With the Australian summer now in full flow and unrelenting hot weather forecasted for the next few weeks, a drink of cold clean water sounds like heaven. However cut to a scene when an Australian is faced with a similar sultry situation in a developing country and nine out of ten wouldn’t even think about going for the nearest tap.
A new research, conducted as a part of CARE Australia’s Water Appeal has found out that 94% of Australians travelling in an under-developed nation such as Cambodia, Kenya and Indonesia wouldn’t dare to reach for the nearest tap for a drink. Three in five Australians when asked admitted to being struck down by diarrhoea or some sort of stomach virus while travelling to some overseas country.
Jenny Clement, CARE Australia’s country program manager admitted that it is a rare occurrence for an Australian to be sick by consuming drinking water, which she clarified only occurred when he is travelling overseas. However, for 884 million people across the globe the risk is as real as it can get. They routinely fall sick of such life threatening diseases as typhoid, e.coli, and cholera by simply quenching their thirst from taps.

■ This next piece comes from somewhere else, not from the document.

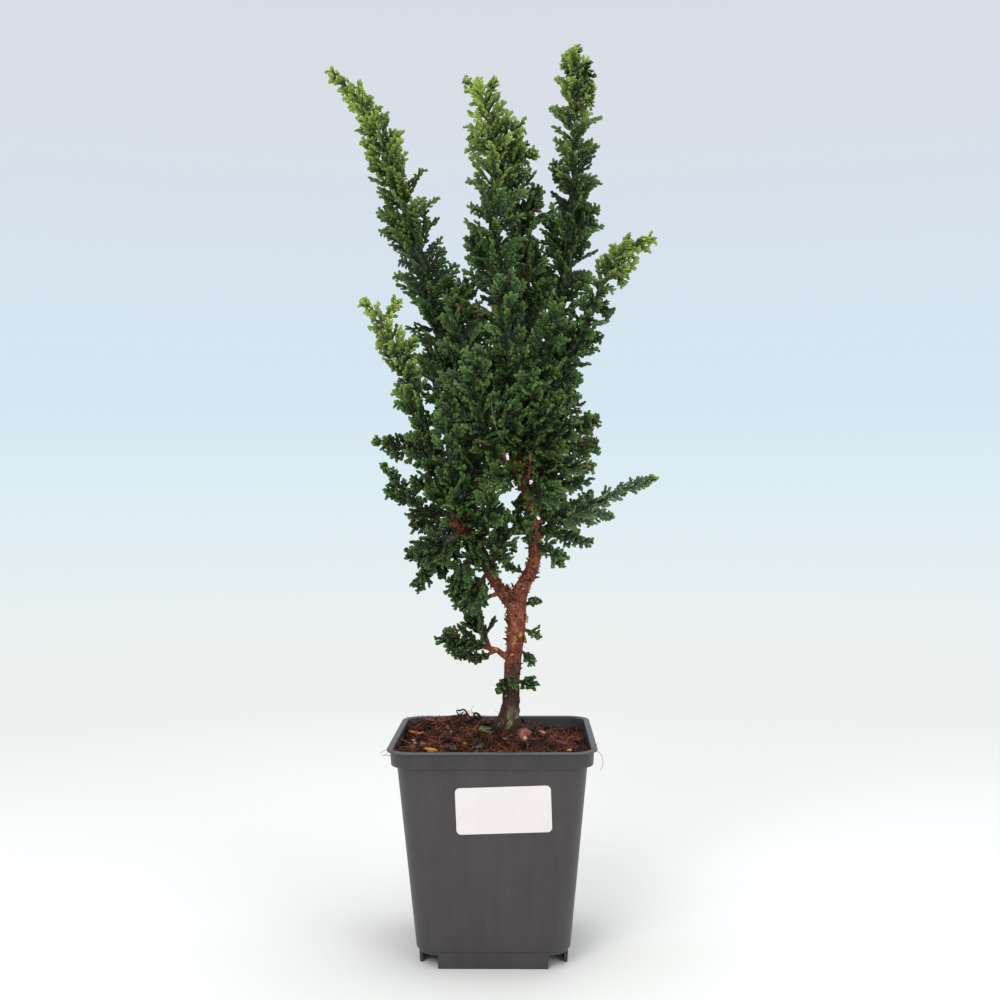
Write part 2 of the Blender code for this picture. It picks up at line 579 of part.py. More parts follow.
def fuse(ob, pieces):
    modifier = ob.modifiers.new("fuse", "BOOLEAN")
    modifier.operation = "UNION"
    modifier.operand_type = "COLLECTION"
    modifier.collection = pieces
    modifier.solver = "MANIFOLD"
    depsgraph = bpy.context.evaluated_depsgraph_get()
    mesh = bpy.data.meshes.new_from_object(ob.evaluated_get(depsgraph))
    ob.modifiers.clear()
    ob.data = mesh
    mesh.name = ob.name
    for piece in list(pieces.objects):
        bpy.data.objects.remove(piece, do_unlink=True)
    bpy.data.collections.remove(pieces)


class Crowd:
    """Everything placed so far, as round-ended sticks that new leaves have to miss."""

    def __init__(self):
        self.a = np.zeros((0, 3))
        self.b = np.zeros((0, 3))
        self.radius = np.zeros(0)
        self.owner = np.zeros(0, int)

    def add(self, a, b, radius, owner):
        self.a = np.vstack([self.a, np.atleast_2d(a)])
        self.b = np.vstack([self.b, np.atleast_2d(b)])
        self.radius = np.append(self.radius, radius)
        self.owner = np.append(self.owner, np.full(len(np.atleast_2d(a)), owner))

    def room(self, points, owner):
        """The clear distance from each point to the nearest stick of another owner."""
        other = self.owner != owner
        a = self.a[other]
        span = self.b[other] - a
        offset = points[:, None, :] - a[None, :, :]
        share = (offset * span).sum(axis=2) / ((span ** 2).sum(axis=1) + 1e-9)
        nearest = offset - np.clip(share, 0, 1)[:, :, None] * span[None, :, :]
        return (np.linalg.norm(nearest, axis=2) - self.radius[other]).min(axis=1)


def make_core(name, path):
    bare, reaches, _ = STEMS[name]
    total = lengths_along(path)[-1]
    leafy = cut_path(path, bare + GAP / MM, total)
    along = lengths_along(leafy)
    longest_step = along[-1] / RINGS_AT_LEAST
    stations = [0.0]
    while stations[-1] < along[-1]:
        radius = core_radius(reach_at(reaches, stations[-1] / along[-1]))
        step = float(np.clip(RING_SHARE * radius, *RING_STEP))
        stations.append(stations[-1] + min(step, longest_step))
    shares = np.array(stations) / stations[-1]
    core = np.column_stack([np.interp(shares * along[-1], along, column) for column in leafy.T])
    radii = np.array([core_radius(reach_at(reaches, s)) for s in shares])
    radii[0] *= CORE_ENDS[0]
    radii[-1] *= CORE_ENDS[1]
    return core, radii, shares


def grow_leaves(name, index, core, radii, shares, crowd):
    """Extrudes a leaf spray from every second face of the core, as far as its neighbours allow."""
    rng = random.Random(name)
    reaches = STEMS[name][1]
    resolution = 1 if radii.max() > SIX_SIDED_FROM else 0
    mesh = tube(name, core, radii, resolution, math.pi / (4 + 2 * resolution))
    bm = bmesh.new()
    bm.from_mesh(mesh)
    walls = [f for f in bm.faces if len({nearest_ring(v.co, core) for v in f.verts}) > 1]
    bmesh.ops.triangulate(bm, faces=walls)
    tangents = np.gradient(core, axis=0)
    tangents /= np.linalg.norm(tangents, axis=1, keepdims=True)
    chosen = []
    bm.verts.ensure_lookup_table()
    for face in bm.faces:
        rings = [nearest_ring(vertex.co, core) for vertex in face.verts]
        centre = np.array(face.calc_center_median()) / MM
        ring = nearest_ring(face.calc_center_median(), core)
        low, high = min(rings), max(rings)
        at_tip = low == high == len(core) - 1
        if low == high and not at_tip:
            continue
        if not at_tip and rings.count(low) != 2:
            continue
        share = (shares[low] + shares[high]) / 2
        if not at_tip and rng.random() * FULL_LEAVES_FROM > radii[ring] + ALWAYS_LEAFY:
            continue
        tangent = tangents[ring]
        outward = np.array(face.normal)
        side = outward - tangent * outward.dot(tangent)
        side /= np.linalg.norm(side) + 1e-9
        near_tip = max(0, share - LEAN_LOST_FROM) / (1 - LEAN_LOST_FROM)
        lean = math.radians(rng.uniform(*LEAF_LEAN) - LEAN_LOST_AT_TIP * near_tip)
        if low == 0:
            lean = min(lean, math.radians(FIRST_LEAF_LEAN))
        if at_tip:
            lean = math.radians(END_LEAF_LEAN)
        aim = side * math.sin(lean) + tangent * math.cos(lean)
        aim += np.array([rng.uniform(-AIM_SCATTER, AIM_SCATTER) for _ in range(3)])
        aim /= np.linalg.norm(aim)
        offset = np.linalg.norm(centre - core[ring])
        wanted = (reach_at(reaches, share) - offset) / math.sin(max(lean, LEAN_COUNTED))
        length = wanted * rng.choice(LEAF_LENGTHS)
        if at_tip:
            length = max(END_LEAF_SHORTEST, reach_at(reaches, 1) * END_LEAF_SHARE)
        length = min(length, LEAF_LONGEST)
        base_radius = face_radius(face, Vector(centre) * MM) / MM
        tip_radius = float(np.clip(LEAF_TIP_SHARE * base_radius, *LEAF_TIP_RADIUS))
        while length > LEAF_SHORTEST:
            places = np.linspace(1 / LEAF_SAMPLES, 1, LEAF_SAMPLES)
            samples = centre + aim * places[:, None] * length
            widths = base_radius + (tip_radius - base_radius) * places
            if (crowd.room(samples, index) > widths + CLEARANCE).all():
                break
            length *= LEAF_SHORTENING
        if length <= LEAF_SHORTEST:
            continue
        crowd.add(centre, centre + aim * length, (base_radius + tip_radius) / 2, index)
        chosen.append((face, centre, aim, length, tip_radius))
    made = bmesh.ops.extrude_discrete_faces(bm, faces=[c[0] for c in chosen])["faces"]
    for face, (_, centre, aim, length, tip_radius) in zip(made, chosen):
        base = Vector(centre) * MM
        size = face_radius(face, base)
        top = base + Vector(aim) * length * MM
        for vertex in face.verts:
            vertex.co = top + (vertex.co - base) * (tip_radius * MM / size)
    bmesh.ops.recalc_face_normals(bm, faces=bm.faces[:])
    bm.to_mesh(mesh)
    bm.free()
    return mesh


def face_radius(face, centre):
    return sum((v.co - centre).length for v in face.verts) / len(face.verts)


def nearest_ring(place, core):
    return int(np.linalg.norm(core - np.array(place) / MM, axis=1).argmin())


def make_foliage(paths, collection, material):
    crowd = Crowd()
    for points in WOOD.values():
        path = smooth_path(points, PATH_STEP)
        radii = (path[:-1, 3] + path[1:, 3]) / 2 + BARK_CLEARANCE
        crowd.add(path[:-1, :3], path[1:, :3], radii, WOOD_OWNER)
    for name, path in paths.items():
        twig = cut_path(path, 0, STEMS[name][0])
        crowd.add(twig[:-1], twig[1:], np.full(len(twig) - 1, TWIG_RADIUS[0]), WOOD_OWNER)
    cores = {}
    for index, (name, path) in enumerate(paths.items()):
        core, radii, shares = make_core(name, path)
        room = crowd.room(core[1:], index) - CLEARANCE
        radii[1:] = np.clip(room, CORE_THINNEST, radii[1:])
        crowd.add(core[:-1], core[1:], np.maximum(radii[:-1], radii[1:]), index)
        cores[name] = (core, radii, shares)
    for index, name in enumerate(paths):
        mesh = grow_leaves(name, index, *cores[name], crowd)
        add_object(name, mesh, material, collection)


def main():
    clear_scene()
    parts = bpy.data.collections.new("hinoki_cypress_bonsai")
    cutters = bpy.data.collections.new("cutters")
    for collection in (parts, cutters):
        bpy.context.scene.collection.children.link(collection)
    materials = {name: make_material(name) for name in COLOURS}
    make_pot(parts, cutters, materials["pot"])
    make_label(parts, materials["label"])
    make_soil(parts, materials["soil"])
    paths = settle_paths()
    make_wood(paths, parts, materials["wood"])
    make_foliage(paths, parts, materials["foliage"])


main()
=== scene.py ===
# Potted dwarf hinoki cypress bonsai: the looks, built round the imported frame

import math
import random

import bmesh
import bpy
import numpy as np
from mathutils import Matrix, Vector, kdtree, noise


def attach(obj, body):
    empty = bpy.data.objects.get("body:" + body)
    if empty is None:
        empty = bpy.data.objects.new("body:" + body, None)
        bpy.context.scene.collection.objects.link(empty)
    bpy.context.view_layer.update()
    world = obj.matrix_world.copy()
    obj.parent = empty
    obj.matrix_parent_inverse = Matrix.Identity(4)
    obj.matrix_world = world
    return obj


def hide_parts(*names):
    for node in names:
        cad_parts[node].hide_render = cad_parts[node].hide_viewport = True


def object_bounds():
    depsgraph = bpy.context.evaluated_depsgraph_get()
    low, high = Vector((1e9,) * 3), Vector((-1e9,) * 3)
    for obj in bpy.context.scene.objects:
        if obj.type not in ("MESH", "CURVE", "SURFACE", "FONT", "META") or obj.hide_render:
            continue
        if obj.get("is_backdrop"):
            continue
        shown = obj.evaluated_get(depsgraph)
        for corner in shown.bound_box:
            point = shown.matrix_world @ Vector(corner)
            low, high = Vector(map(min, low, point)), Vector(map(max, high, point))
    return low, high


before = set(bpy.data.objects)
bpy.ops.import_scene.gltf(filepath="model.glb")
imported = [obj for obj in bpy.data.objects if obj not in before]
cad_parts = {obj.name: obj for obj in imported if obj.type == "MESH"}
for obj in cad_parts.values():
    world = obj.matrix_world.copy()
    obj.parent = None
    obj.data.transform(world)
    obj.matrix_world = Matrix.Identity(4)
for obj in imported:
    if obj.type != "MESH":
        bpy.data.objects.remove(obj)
cadBox = [list(corner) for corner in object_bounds()]
scene = bpy.context.scene
mm = 0.001
up = Vector((0, 0, 1))
goldenTurn = math.radians(137.5)    # from one leaf to the next, round a stem


# Node graphs, for materials and for geometry

class Wire:                         # a socket that can stand in a sum
    def __init__(self, graph, socket):
        self.graph = graph
        self.socket = socket

    def maths(self, operation, a, b=None):
        return self.graph.node("ShaderNodeMath", {"operation": operation}, {0: a, 1: b})

    def __add__(self, other):
        return self.maths("ADD", self, other)

    def __radd__(self, other):
        return self.maths("ADD", other, self)

    def __sub__(self, other):
        return self.maths("SUBTRACT", self, other)

    def __rsub__(self, other):
        return self.maths("SUBTRACT", other, self)

    def __mul__(self, other):
        return self.maths("MULTIPLY", self, other)

    def __rmul__(self, other):
        return self.maths("MULTIPLY", other, self)

    def __truediv__(self, other):
        return self.maths("DIVIDE", self, other)

    def __rtruediv__(self, other):
        return self.maths("DIVIDE", other, self)

    def fraction(self):
        return self.maths("FRACT", self)

    def size(self):
        return self.maths("ABSOLUTE", self)

    def rise(self, low, high):      # 0 below low, 1 above high, smooth between; low may be the greater
        return self.graph.node(
            "ShaderNodeMapRange", {"interpolation_type": "SMOOTHSTEP"},
            {"Value": self, "From Min": low, "From Max": high})


def pickSocket(sockets, key):       # by number, by identifier or by name
    if isinstance(key, int):
        return sockets[key]
    for socket in sockets:
        if socket.identifier == key:
            return socket
    return sockets[key]


def setStops(ramp, stops):
    while len(ramp.elements) < len(stops):
        ramp.elements.new(1)
    for element, (place, colour) in zip(ramp.elements, stops):
        element.position = place
        element.color = (*colour, 1)


class Graph:
    def __init__(self, tree):
        self.tree = tree

    def node(self, kind, settings=None, sockets=None, out=0):
        made = self.tree.nodes.new(kind)
        for key, value in (settings or {}).items():
            if key == "stops":
                setStops(made.color_ramp, value)
            else:
                setattr(made, key, value)
        for key, value in (sockets or {}).items():
            self.join(value, pickSocket(made.inputs, key))
        return Wire(self, pickSocket(made.outputs, out))

    def join(self, value, socket):
        if isinstance(value, list):
            for one in value:
                self.join(one, socket)
        elif isinstance(value, Wire):
            self.tree.links.new(value.socket, socket)
        elif value is not None:
            socket.default_value = value

    def along(self, place, axis):   # one coordinate of a place
        return self.node("ShaderNodeSeparateXYZ", {}, {0: place}, axis)

    def shade(self, share, colour):     # multiplies a colour or an arrow by a number
        return self.node(
            "ShaderNodeVectorMath", {"operation": "SCALE"}, {0: colour, "Scale": share})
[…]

“One in eight people worldwide do not have access to a clean, reliable water source. They are relying on drinking water that can cause a range of diarrhea-related illnesses, which kill more people worldwide than malaria, measles and HIV/AIDS combined,’ said Ms Clement. ‘Yet these deaths are easily preventable by building simple, lifesaving water management systems.”
As the summer sun keeps getting hotter Australians can look for respite by reaching for the nearest tap. However that simple advice wouldn’t be as good for people in some of the poorest of nations.
“For most of us, if we are thirsty, we just reach for the nearest tap or water bottle. Yet across Asia and Africa, women walk an average of six kilometers a day to get water, a journey that can be exhausting, dangerous and means that they don’t have the time or energy for school, or earning a wage.”
CARE Australia aims to raise some $900,000 by the end of the year via its Water Appeal, said Ms Clement. The launch of the program has been done in the middle of the Australian summer just to emphasize how important the matter is to have access to clean and safe drinking water in developing nations.
“Clean water saves lives; it’s as simple as that,’ she said. ‘In Ethiopia, water and sanitation-related diseases are among the biggest killers of children under five. Yet these deaths can be prevented through simple, cost-effective solutions such as wells and water pumps.”
She also mentioned that via CARE Australia’s water-related projects millions of people have been benefitted with access to safe and clean drinking water in Asia-Pacific. She urged Australians to get behind this noble cause and contribute to it so that somewhere in a small community in Africa or Asia a difference can be made in the lives of hundreds of men, women and children.
“Last year, CARE helped more than 1.5 million people access safe drinking water, develop sustainable water management practices and improve hygiene and sanitation in countries including Cambodia, Myanmar, Ethiopia, Papua New Guinea, Timor-Leste and Zimbabwe. But to continue this work, we need more support.”
$60 will provide clean water for a family, $70 can provide hygiene training for a family and $400 will help drill a new fresh water borehole, which will provide clean water to an entire community.